• Stored data:
══════

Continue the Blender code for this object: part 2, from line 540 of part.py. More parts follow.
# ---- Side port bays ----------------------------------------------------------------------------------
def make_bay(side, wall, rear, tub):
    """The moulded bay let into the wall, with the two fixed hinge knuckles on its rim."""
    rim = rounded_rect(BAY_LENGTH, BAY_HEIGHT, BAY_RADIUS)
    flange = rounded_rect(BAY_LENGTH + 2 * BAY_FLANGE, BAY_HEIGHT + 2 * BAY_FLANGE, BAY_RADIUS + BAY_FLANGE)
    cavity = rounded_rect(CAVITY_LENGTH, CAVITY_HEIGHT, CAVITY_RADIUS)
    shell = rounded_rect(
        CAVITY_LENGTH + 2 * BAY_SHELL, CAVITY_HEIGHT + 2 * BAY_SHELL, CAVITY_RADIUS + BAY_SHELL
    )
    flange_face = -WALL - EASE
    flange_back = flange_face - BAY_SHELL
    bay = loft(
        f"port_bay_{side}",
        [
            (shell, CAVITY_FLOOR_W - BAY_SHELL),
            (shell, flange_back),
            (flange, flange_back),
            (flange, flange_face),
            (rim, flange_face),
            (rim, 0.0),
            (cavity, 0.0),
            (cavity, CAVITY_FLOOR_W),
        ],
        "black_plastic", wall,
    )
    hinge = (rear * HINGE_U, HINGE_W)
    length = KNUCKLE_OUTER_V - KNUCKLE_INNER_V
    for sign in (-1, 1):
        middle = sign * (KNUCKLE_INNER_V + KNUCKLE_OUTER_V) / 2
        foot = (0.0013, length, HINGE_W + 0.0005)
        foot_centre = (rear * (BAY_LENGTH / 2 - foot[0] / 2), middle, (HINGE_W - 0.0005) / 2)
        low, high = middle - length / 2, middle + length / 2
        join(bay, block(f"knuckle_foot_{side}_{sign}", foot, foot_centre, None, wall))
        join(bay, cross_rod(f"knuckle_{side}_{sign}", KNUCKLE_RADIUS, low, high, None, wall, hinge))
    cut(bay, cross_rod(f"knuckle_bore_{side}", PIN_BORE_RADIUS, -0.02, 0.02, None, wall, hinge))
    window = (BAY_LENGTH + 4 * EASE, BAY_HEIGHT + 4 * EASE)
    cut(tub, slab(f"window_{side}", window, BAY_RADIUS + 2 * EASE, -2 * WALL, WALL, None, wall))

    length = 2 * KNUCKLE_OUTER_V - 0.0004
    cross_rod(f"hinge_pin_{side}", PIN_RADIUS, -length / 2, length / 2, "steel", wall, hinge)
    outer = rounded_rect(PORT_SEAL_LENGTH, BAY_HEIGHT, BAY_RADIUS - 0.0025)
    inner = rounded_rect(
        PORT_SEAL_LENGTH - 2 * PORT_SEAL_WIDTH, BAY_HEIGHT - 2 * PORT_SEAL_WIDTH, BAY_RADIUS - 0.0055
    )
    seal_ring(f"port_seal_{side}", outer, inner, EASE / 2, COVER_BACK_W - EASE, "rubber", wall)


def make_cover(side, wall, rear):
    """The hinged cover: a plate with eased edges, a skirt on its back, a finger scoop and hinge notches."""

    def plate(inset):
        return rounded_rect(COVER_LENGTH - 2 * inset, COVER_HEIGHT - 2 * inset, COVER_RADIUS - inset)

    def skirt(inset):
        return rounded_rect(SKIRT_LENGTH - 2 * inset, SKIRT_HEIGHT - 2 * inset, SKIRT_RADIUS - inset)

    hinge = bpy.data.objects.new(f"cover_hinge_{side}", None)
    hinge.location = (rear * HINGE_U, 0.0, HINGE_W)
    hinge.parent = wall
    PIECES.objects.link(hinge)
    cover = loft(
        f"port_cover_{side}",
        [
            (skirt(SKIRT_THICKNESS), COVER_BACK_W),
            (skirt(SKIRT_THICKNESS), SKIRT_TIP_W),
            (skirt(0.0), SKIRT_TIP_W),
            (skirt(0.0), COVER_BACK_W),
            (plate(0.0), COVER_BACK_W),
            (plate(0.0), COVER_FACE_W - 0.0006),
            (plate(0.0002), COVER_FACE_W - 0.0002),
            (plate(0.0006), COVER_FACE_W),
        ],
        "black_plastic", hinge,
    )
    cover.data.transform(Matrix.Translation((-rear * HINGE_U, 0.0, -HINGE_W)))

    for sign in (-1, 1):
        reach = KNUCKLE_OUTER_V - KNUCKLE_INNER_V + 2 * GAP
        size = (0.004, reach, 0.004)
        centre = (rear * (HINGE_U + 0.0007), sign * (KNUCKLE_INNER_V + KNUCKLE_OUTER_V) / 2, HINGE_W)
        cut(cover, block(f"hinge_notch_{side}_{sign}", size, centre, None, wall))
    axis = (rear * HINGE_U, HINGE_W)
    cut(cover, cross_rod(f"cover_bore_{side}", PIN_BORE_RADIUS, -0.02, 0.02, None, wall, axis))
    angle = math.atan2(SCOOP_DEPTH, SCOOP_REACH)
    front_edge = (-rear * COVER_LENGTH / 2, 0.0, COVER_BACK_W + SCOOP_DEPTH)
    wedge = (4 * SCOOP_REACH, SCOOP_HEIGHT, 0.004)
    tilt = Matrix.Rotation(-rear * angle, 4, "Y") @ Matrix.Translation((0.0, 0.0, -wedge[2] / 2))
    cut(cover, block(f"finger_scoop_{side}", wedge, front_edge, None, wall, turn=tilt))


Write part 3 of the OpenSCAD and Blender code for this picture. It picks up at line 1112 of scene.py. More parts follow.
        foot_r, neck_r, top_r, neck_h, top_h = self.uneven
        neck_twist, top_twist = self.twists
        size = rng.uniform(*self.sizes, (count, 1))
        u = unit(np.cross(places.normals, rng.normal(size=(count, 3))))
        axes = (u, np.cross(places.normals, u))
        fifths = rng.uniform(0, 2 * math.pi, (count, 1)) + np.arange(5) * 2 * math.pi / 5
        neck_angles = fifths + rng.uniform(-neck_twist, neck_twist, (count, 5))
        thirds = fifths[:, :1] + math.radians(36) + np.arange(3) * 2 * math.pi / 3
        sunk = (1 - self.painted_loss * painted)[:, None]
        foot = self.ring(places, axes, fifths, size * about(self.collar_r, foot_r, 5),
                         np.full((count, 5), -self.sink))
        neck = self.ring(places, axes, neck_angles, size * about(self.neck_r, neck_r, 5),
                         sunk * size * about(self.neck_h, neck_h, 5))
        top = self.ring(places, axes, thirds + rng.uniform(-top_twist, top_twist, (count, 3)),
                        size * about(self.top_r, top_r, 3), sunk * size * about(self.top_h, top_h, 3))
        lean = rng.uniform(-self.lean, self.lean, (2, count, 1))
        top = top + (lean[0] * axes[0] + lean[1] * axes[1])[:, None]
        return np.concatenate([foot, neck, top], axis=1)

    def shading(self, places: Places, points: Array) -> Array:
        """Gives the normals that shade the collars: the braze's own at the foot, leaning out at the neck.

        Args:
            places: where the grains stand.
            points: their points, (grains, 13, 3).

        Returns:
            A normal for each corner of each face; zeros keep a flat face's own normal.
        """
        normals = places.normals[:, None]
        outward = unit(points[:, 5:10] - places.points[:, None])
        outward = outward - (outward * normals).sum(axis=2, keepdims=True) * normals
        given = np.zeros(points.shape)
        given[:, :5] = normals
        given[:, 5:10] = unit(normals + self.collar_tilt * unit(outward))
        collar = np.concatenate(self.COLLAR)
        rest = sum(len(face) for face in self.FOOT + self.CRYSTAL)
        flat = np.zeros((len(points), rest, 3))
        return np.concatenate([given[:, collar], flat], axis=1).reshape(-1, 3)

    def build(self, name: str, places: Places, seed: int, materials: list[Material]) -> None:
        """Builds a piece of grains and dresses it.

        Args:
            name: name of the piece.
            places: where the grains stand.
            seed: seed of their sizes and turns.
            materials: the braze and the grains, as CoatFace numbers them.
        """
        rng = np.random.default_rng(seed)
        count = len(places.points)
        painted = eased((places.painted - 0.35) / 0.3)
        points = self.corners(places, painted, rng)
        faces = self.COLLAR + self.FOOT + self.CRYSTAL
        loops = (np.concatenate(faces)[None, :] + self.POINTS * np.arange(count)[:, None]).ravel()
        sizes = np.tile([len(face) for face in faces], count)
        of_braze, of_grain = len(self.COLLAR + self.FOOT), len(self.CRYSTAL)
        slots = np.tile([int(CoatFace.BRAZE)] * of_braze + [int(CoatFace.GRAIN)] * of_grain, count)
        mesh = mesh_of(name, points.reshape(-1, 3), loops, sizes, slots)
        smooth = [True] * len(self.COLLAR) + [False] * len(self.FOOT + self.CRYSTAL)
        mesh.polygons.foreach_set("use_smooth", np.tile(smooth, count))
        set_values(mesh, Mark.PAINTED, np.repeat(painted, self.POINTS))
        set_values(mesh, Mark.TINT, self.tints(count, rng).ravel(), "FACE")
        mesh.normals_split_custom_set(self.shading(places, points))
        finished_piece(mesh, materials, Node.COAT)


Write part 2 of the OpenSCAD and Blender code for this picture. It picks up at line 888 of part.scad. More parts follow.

══════

• WORK TO DO: Copy every line above that includes the string "Blender".

• CORRECT OUTPUT:
Continue the Blender code for this object: part 2, from line 540 of part.py. More parts follow.
Write part 3 of the OpenSCAD and Blender code for this picture. It picks up at line 1112 of scene.py. More parts follow.
Write part 2 of the OpenSCAD and Blender code for this picture. It picks up at line 888 of part.scad. More parts follow.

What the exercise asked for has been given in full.